McCarthy is no stranger to anarchy: his prior book, the Pulitzer-prize winning THE ROAD, portrayed a post-apocalyptic world in which babies turning on spits over open fires was commonplace.
Paul: will it end with a whimper or a bang?
In the bang category are those events that we can't really predict: cosmic impacts, supervolcano eruptions, pandemics, etc. Interestingly (to me, anyway), ALL of these catastrophic events are known to be possible, because we know for pretty sure that they all occurred in the past, some of them during recorded history. So while they seem unlikely, we know that they are possible.
I don't worry about bang events too much, although I find it entertaining to think about them.
In the whimper category, global warming is getting a lot of press these days. But the whimper event that is 100% certain is that we'll run out of oil.

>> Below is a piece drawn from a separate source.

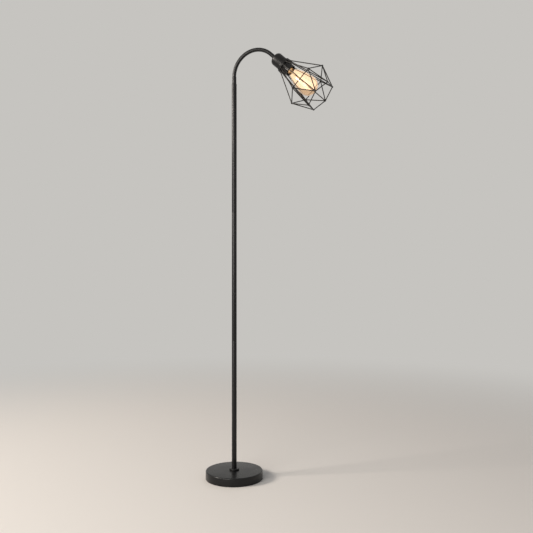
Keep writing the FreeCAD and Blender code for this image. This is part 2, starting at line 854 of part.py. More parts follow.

It may not happen in your lifetime, but it will almost certainly happen within your daughter's lifetime.
So much of what we have depends on cheap transportation, not just of us with our SUVs, but of the food we eat and the products we buy. And there is so much else that depends on oil: plastic, fertilizer, lubrication, coolant, feedstock, detergent, hormones, tons of other stuff that I know nothing about.
I'm sure that over time as scarcity drives the price of oil up, we will find alternatives for all of these applications. But market forces suggest that all of those alternatives will be more expensive than oil, some of them much more so, or else we would be using them right now.
A world without oil, a world that is sure to arrive relatively soon, will for sure be a very different world, with different economics, different lifestyles, than the one we live in now.
We've been living on borrowed time for decades, using a huge, but finite, source of potential energy that was stored up millions of years ago, probably as the result of a bang event. When it runs out, we'll all be whimpering.
it seems like the downfall of western civilization is not as important as what displaces it. Although I'm not sure what "the end of western civilization as you know it" actually means? Aren't civilizations always changing?
If you look at recorded human history
as a whole, haven't civilizations evolved into increasingly better (better meaning generally more free, governed by rule of law vs. monarchies/warlords) versions?
Barring the arrival of the killer asteroid in the near term (or assuming we develop the technology to divert it) Is peak oil the main reason you think this trend will reverse? if not what else?
After thinking about this for several days, I've decided that your questions merit a longer response than is practical as a comment.
But in short, I believe that it depends on your timescale. Over centuries or millenia, yes, civilization has generally progressed upwards. Over the span of years or decades, what I would consider a timescale more in line with the horizon of human perception, no.